▸ **What is asked**
Your task is to copy every line of the records below that contains "degrees".

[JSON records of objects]
-- START --

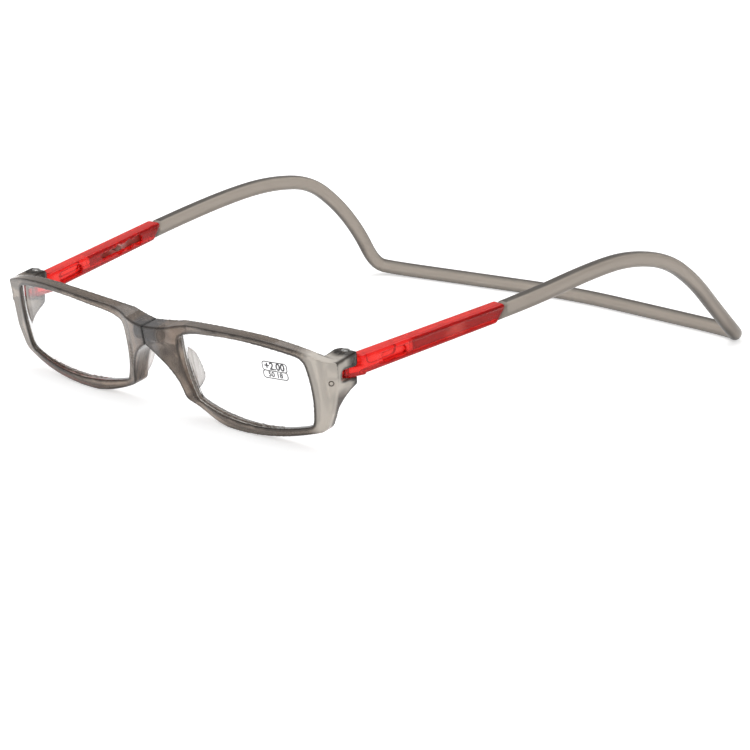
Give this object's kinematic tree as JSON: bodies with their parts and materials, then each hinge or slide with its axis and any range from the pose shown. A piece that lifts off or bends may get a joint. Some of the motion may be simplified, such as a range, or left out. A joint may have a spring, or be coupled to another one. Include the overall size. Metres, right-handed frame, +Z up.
{
  "type": "magnetic bridge reading glasses",
  "caption": "Reading glasses that part at the bridge: two hinged half fronts held shut by magnets, on arms that slide along the ends of a stiff one-piece neckband.",
  "frame": {"origin": "middle of the footprint of the whole object, on the surface it stands on", "axes": "+X towards the wearer's left, -Y out of the lenses, +Z up"},
  "size_m": [0.1483, 0.181, 0.0375],
  "materials": {
    "band_plastic": "frosted translucent grey",
    "arm_plastic": "glossy transparent red",
    "front_plastic": "glossy translucent smoke grey",
    "lens_plastic": "clear, polished",
    "magnet_plating": "nickel plated",
    "screw_steel": "turned stainless steel",
    "insert_brass": "turned"
  },
  "bodies": {
    "neckband": {"neckband": "band_plastic"},
    "left_arm": {"left_arm": "arm_plastic"},
    "right_arm": {"right_arm": "arm_plastic"},
    "left_half": {"left_front": "front_plastic", "left_lens": "lens_plastic", "left_bridge_magnet": "magnet_plating", "left_hinge_screw": "screw_steel", "left_hinge_insert": "insert_brass"},
    "right_half": {"right_front": "front_plastic", "right_lens": "lens_plastic", "right_bridge_magnet": "magnet_plating", "right_hinge_screw": "screw_steel", "right_hinge_insert": "insert_brass"}
  },
  "joints": [
    {"name": "left_slide", "type": "slide", "parent": "neckband", "child": "left_arm", "axis": [0, -0.9901, -0.1404], "range_m": [0, 0.0088]},
    {"name": "right_slide", "type": "slide", "parent": "neckband", "child": "right_arm", "axis": [0, -0.9901, -0.1404], "range_m": [0, 0.0088]},
    {"name": "left_hinge", "type": "hinge", "parent": "left_arm", "child": "left_half", "pos_m": [0.0632, -0.07514, 0.0214], "axis": [0, 0, 1], "range_deg": [0, 80]},
    {"name": "right_hinge", "type": "hinge", "parent": "right_arm", "child": "right_half", "pos_m": [-0.0632, -0.07514, 0.0214], "axis": [0, 0, -1], "range_deg": [0, 80]}
  ]
}
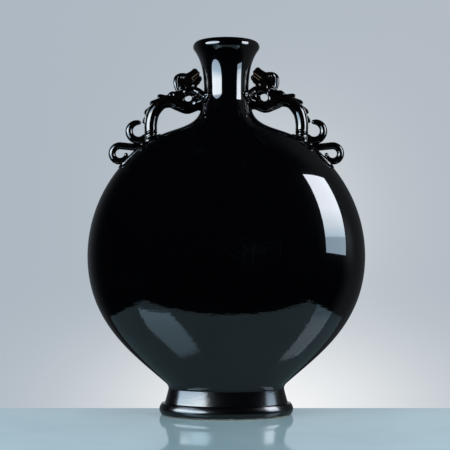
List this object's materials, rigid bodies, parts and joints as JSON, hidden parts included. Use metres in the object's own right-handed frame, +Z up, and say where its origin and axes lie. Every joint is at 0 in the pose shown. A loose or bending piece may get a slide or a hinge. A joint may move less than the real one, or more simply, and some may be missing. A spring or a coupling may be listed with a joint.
{
  "type": "moon flask vase",
  "caption": "Flattened round moon flask vase in mirror-black glaze, with a slim round neck, a splayed oval foot and small dragon handles on its shoulders.",
  "frame": {"origin": "centre of the standing foot, on the surface the flask stands on", "axes": "+Z up through the mouth, X across the broad faces from handle to handle, Y through the thin depth, with the face shown towards -Y"},
  "size_m": [0.2914, 0.131, 0.3906],
  "materials": {
    "black_glaze": "mirror-black high-fired glaze, glossy, faintly rippled, with hairline scratches",
    "thin_glaze": "the same black glaze, brown where it runs thin over modelled edges",
    "bare_clay": "unglazed buff clay, matte"
  },
  "bodies": {
    "root": {"body_front_half": "black_glaze", "body_back_half": "black_glaze", "neck": "black_glaze", "foot_ring": "black_glaze", "base_plate": "bare_clay", "dragon_torso_right": "thin_glaze", "dragon_head_right": "thin_glaze", "mane_curl_right": "thin_glaze", "foreleg_front_right": "thin_glaze", "foreleg_back_right": "thin_glaze", "tail_upper_scroll_right": "thin_glaze", "tail_lower_scroll_right": "thin_glaze", "tail_base_strip_right": "thin_glaze", "dragon_torso_left": "thin_glaze", "dragon_head_left": "thin_glaze", "mane_curl_left": "thin_glaze", "foreleg_front_left": "thin_glaze", "foreleg_back_left": "thin_glaze", "tail_upper_scroll_left": "thin_glaze", "tail_lower_scroll_left": "thin_glaze", "tail_base_strip_left": "thin_glaze"}
  },
  "joints": []
}
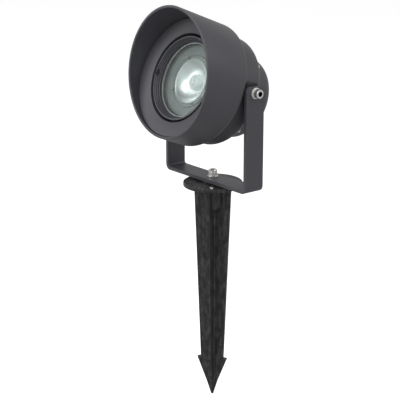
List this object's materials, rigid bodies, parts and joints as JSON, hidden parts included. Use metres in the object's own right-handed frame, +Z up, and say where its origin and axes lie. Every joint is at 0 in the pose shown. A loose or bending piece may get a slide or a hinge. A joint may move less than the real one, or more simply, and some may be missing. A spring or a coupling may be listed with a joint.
{
  "type": "projector stake light",
  "caption": "Garden spotlight with a slanted glare hood, held in a U-shaped yoke on a barbed cross-section ground spike.",
  "frame": {"origin": "centre of the spike flange's underside, where the ground comes to", "axes": "+Z up along the spike's axis, X along the tilt pivot, the light faces -Y tilted up 21.8 degrees"},
  "size_m": [0.1598, 0.1406, 0.4713],
  "materials": {
    "grey_powder_coat": "dark grey powder coat, fine semi-gloss",
    "grey_coated_aluminium": "die-cast aluminium under a dark grey powder coat, fine semi-gloss",
    "blackened_steel": "black-oxide steel screws",
    "black_moulded_plastic": "black moulded polyamide with flow marks",
    "black_nylon": "satin black nylon",
    "white_nylon": "natural nylon",
    "stainless_steel": "turned stainless steel",
    "brass_insert": "turned brass",
    "black_rubber": "silicone rubber",
    "tempered_glass": "clear tempered glass with a green tint at its edge",
    "bare_aluminium": "white-masked aluminium board",
    "led_phosphor": "yellow phosphor under silicone",
    "clear_lens": "frosted moulded lens",
    "metallised_reflector": "vacuum-metallised satin bowl",
    "pale_plate": "pale grey satin plate",
    "potted_driver": "potting resin in a black case",
    "red_lead": "silicone-sleeved lead"
  },
  "bodies": {
    "spike": {"stake": "black_moulded_plastic", "threaded_insert": "brass_insert", "flange_screws": "stainless_steel", "yoke_pad": "black_nylon", "stake_washer": "stainless_steel", "stake_spring_washer": "stainless_steel", "stake_bolt": "stainless_steel"},
    "yoke": {"yoke": "grey_powder_coat"},
    "lamp": {"pivot_screws": "stainless_steel", "pivot_spring_washers": "stainless_steel", "pivot_flat_washers": "stainless_steel", "friction_washers": "black_nylon", "neck_ring": "grey_coated_aluminium", "hood": "grey_coated_aluminium", "hood_gasket": "black_rubber", "front_drum": "grey_coated_aluminium", "stack_screws": "stainless_steel", "glass_gasket": "black_rubber", "front_glass": "tempered_glass", "bezel_ring": "grey_coated_aluminium", "bezel_screws": "blackened_steel", "led_board": "bare_aluminium", "board_screws": "stainless_steel", "led_chip": "led_phosphor", "led_lens": "clear_lens", "reflector": "metallised_reflector", "reflector_screws": "blackened_steel", "optic_plate": "pale_plate", "driver": "potted_driver", "driver_screws": "stainless_steel", "terminal_block": "white_nylon", "led_leads": "red_lead", "rear_gasket": "black_rubber", "rear_cover": "grey_coated_aluminium", "rear_cover_screws": "stainless_steel", "gland_body": "black_nylon", "gland_locknut": "black_nylon", "gland_seal": "black_rubber", "gland_nut": "black_nylon"}
  },
  "joints": [
    {"name": "yoke_pan", "type": "hinge", "parent": "spike", "child": "yoke", "pos_m": [0, 0, 0.0065], "axis": [0, 0, 1], "continuous": true},
    {"name": "lamp_tilt", "type": "hinge", "parent": "yoke", "child": "lamp", "pos_m": [0, 0, 0.1189], "axis": [-1, 0, 0], "range_deg": [-21, 156]}
  ]
}
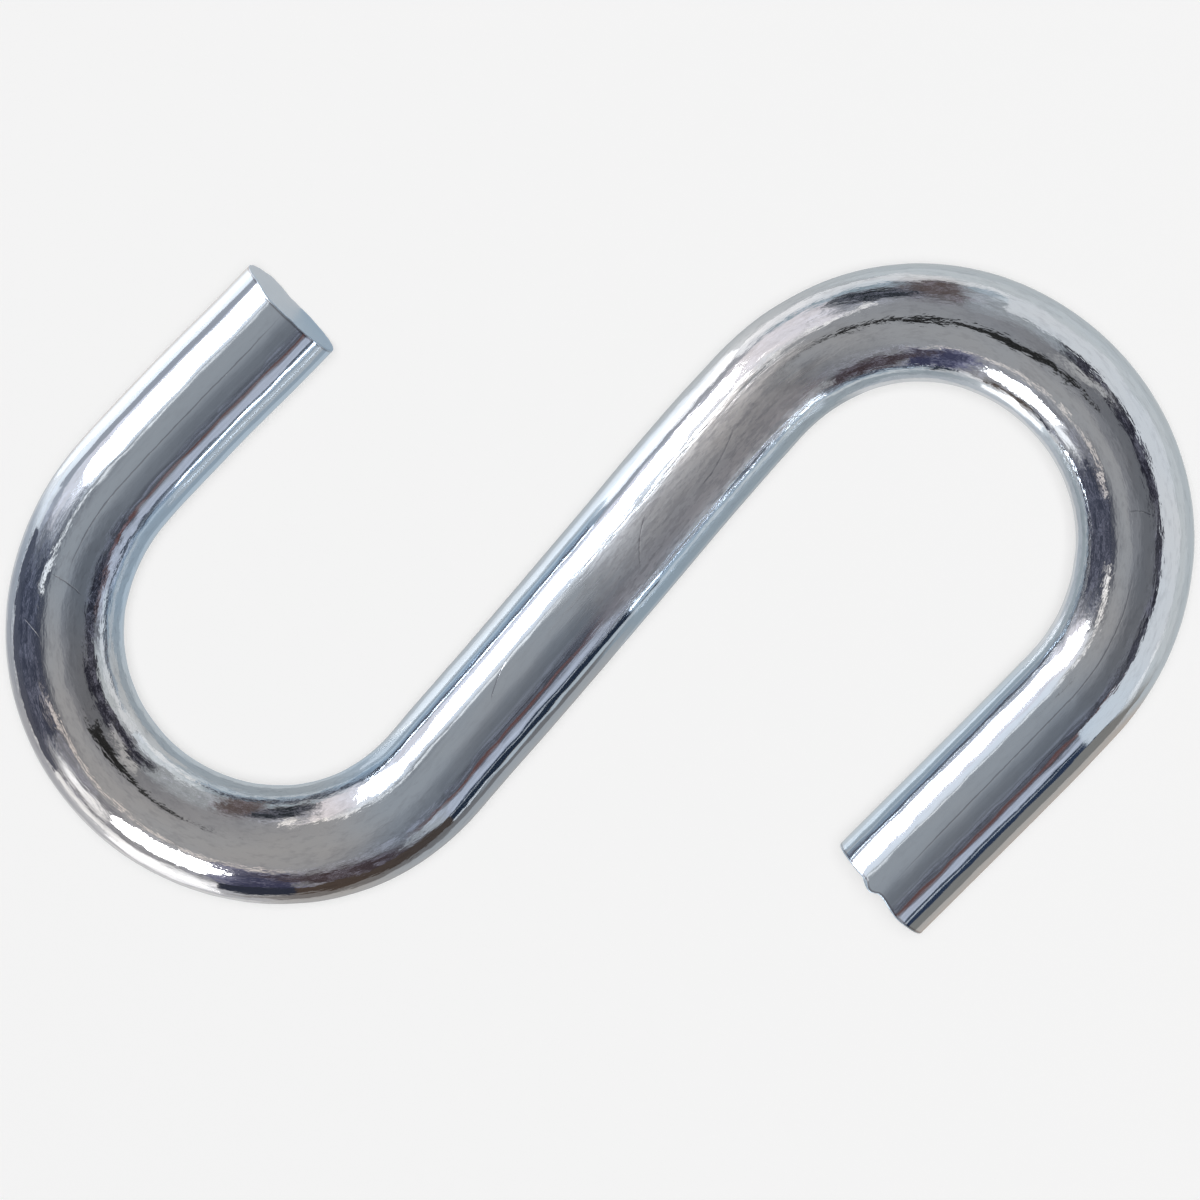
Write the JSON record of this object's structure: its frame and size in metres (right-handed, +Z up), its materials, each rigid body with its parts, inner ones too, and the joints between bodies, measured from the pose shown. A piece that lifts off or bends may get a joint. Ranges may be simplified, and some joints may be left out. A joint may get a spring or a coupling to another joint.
{
  "type": "s hook",
  "caption": "S-shaped hook bent from a length of round zinc-plated steel wire, with an open eye at either end facing opposite ways.",
  "frame": {"origin": "middle of the footprint of the hook lying flat on its side, on the surface that it lies on", "axes": "+X is the line of pull, through the centres of the two bends, towards the right eye; +Z is up, square to the flat of the hook; +Y completes the right-handed set, towards the tip of the left eye"},
  "size_m": [0.064, 0.0396, 0.0063],
  "materials": {
    "zinc_plated_wire": "bright zinc plate over drawn steel wire, with fine die lines along the wire"
  },
  "bodies": {
    "root": {"s_hook": "zinc_plated_wire"}
  },
  "joints": []
}
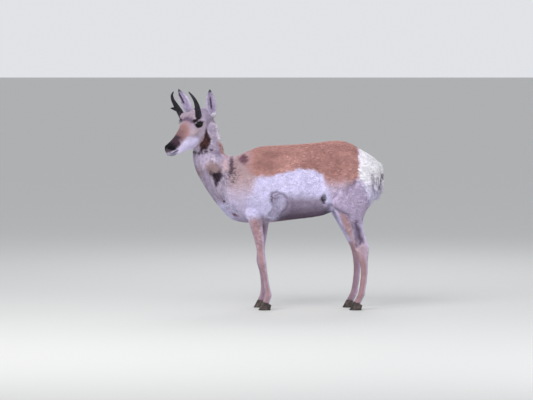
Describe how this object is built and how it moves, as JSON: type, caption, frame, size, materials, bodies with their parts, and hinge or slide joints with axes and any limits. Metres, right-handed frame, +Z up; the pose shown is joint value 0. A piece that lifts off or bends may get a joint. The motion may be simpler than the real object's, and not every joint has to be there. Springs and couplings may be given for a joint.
{
  "type": "pronghorn",
  "caption": "Standing pronghorn buck at life size, head turned to its left, with short pronged horns, upright ears, low mane and cloven hooves.",
  "frame": {"origin": "on the ground under the middle of the animal's bounding box", "axes": "+Z up, the body faces -X, the animal's left side is -Y and its right side +Y"},
  "size_m": [1.1782, 0.3984, 1.1864],
  "materials": {
    "coat": "short dense hair, rufous tan above, white below and on the rump, matt",
    "ear": "short soft hair, grey tan with a dark edge",
    "horn": "black keratin, slightly ridged, dull shine",
    "eye": "wet, nearly black",
    "hoof": "black horn, worn smooth"
  },
  "bodies": {
    "root": {"head": "coat", "horn_left": "horn", "ear_left": "ear", "eye_left": "eye", "horn_right": "horn", "ear_right": "ear", "eye_right": "eye", "neck": "coat", "torso": "coat", "tail": "coat", "leg_front_left": "coat", "hoof_front_left_outer": "hoof", "hoof_front_left_inner": "hoof", "leg_front_right": "coat", "hoof_front_right_outer": "hoof", "hoof_front_right_inner": "hoof", "leg_hind_left": "coat", "hoof_hind_left_outer": "hoof", "hoof_hind_left_inner": "hoof", "leg_hind_right": "coat", "hoof_hind_right_outer": "hoof", "hoof_hind_right_inner": "hoof"}
  },
  "joints": []
}
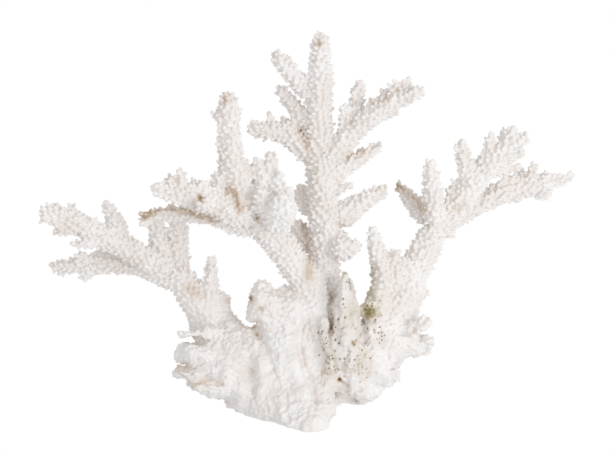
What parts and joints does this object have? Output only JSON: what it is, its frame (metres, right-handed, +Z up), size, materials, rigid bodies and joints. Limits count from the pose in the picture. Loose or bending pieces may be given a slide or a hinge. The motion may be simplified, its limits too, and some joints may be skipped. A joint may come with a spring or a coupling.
{
  "type": "branching coral",
  "caption": "Bleached staghorn coral colony: stout limbs and knobbly arms fan out and up from a fused base that is cut flat to stand.",
  "frame": {"origin": "on the flat cut foot, below the middle of the colony's width", "axes": "+Z up, +X to the right along the fan of limbs, -Y to the front"},
  "size_m": [0.2949, 0.1123, 0.2027],
  "materials": {
    "coral": "bleached, matt, finely knobbly",
    "bored_coral": "weathered beige, matt, pitted with small dark bore holes"
  },
  "bodies": {
    "root": {"base": "coral", "left_limb": "coral", "right_limb": "coral", "tall_limb": "coral", "front_limb": "coral", "broken_stub": "coral", "dead_spire": "bored_coral", "left_lower_arm": "coral", "left_upper_arm": "coral", "front_upright": "coral", "front_left_arm": "coral", "front_low_arm": "coral", "tall_left_arm": "coral", "tall_right_arm": "coral", "right_long_arm": "coral", "right_upper_arm": "coral"}
  },
  "joints": []
}
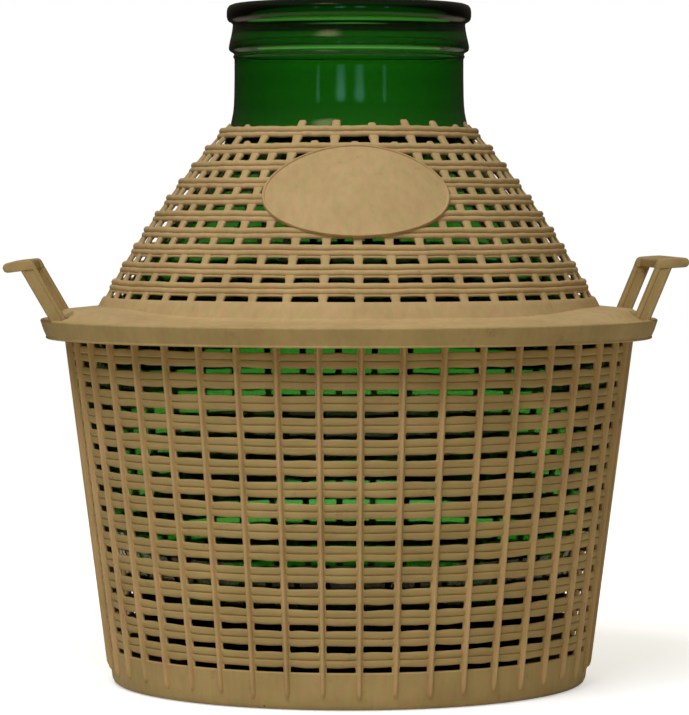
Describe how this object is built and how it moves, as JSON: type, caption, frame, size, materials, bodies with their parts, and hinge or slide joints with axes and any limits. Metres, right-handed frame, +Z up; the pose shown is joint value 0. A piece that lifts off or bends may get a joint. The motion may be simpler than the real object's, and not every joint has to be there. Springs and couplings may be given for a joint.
{
  "type": "demijohn",
  "caption": "Wide-mouth glass demijohn standing in a moulded slatted basket with two carrying handles, under a conical lattice cover.",
  "frame": {"origin": "centre of the basket's flat underside, on the floor under the bottle's axis", "axes": "+Z up along the bottle's axis; -Y towards the oval plate on the cover's front; the handles are at +X and -X"},
  "size_m": [0.3919, 0.36, 0.3958],
  "materials": {
    "glass": "clear green, smooth",
    "basket_plastic": "beige, satin, as moulded",
    "cover_plastic": "beige, satin, as moulded"
  },
  "bodies": {
    "basket": {"basket": "basket_plastic"},
    "bottle": {"bottle": "glass"},
    "cover": {"cover": "cover_plastic"}
  },
  "joints": [
    {"name": "bottle_lift", "type": "slide", "parent": "basket", "child": "bottle", "axis": [0, 0, 1], "range_m": [0, 0.26]},
    {"name": "cover_lift", "type": "slide", "parent": "bottle", "child": "cover", "axis": [0, 0, 1], "range_m": [0, 0.2]}
  ]
}
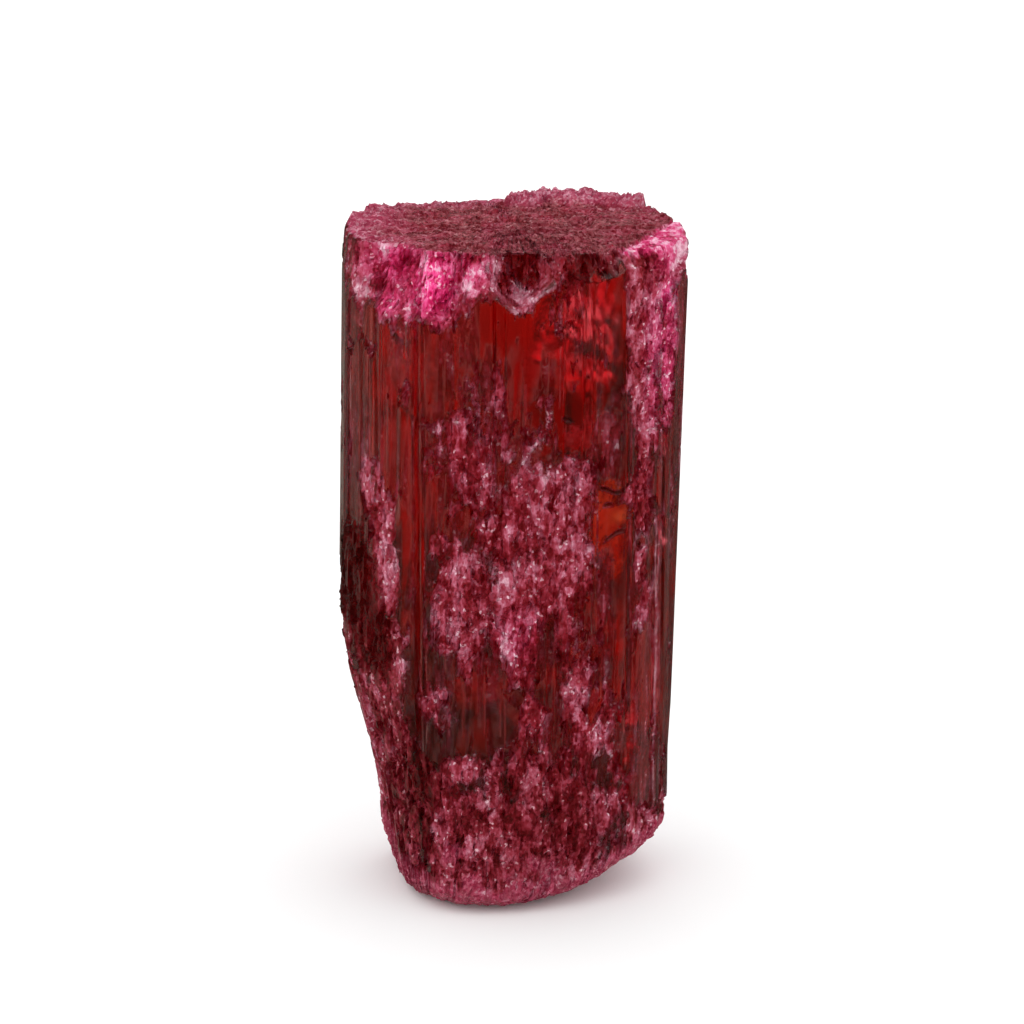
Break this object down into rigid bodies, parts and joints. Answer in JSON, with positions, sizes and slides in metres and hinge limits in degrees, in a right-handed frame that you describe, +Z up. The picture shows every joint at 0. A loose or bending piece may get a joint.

-- END --

▸ **Complete response**
  "frame": {"origin": "centre of the spike flange's underside, where the ground comes to", "axes": "+Z up along the spike's axis, X along the tilt pivot, the light faces -Y tilted up 21.8 degrees"},
Break this object down into rigid bodies, parts and joints. Answer in JSON, with positions, sizes and slides in metres and hinge limits in degrees, in a right-handed frame that you describe, +Z up. The picture shows every joint at 0. A loose or bending piece may get a joint.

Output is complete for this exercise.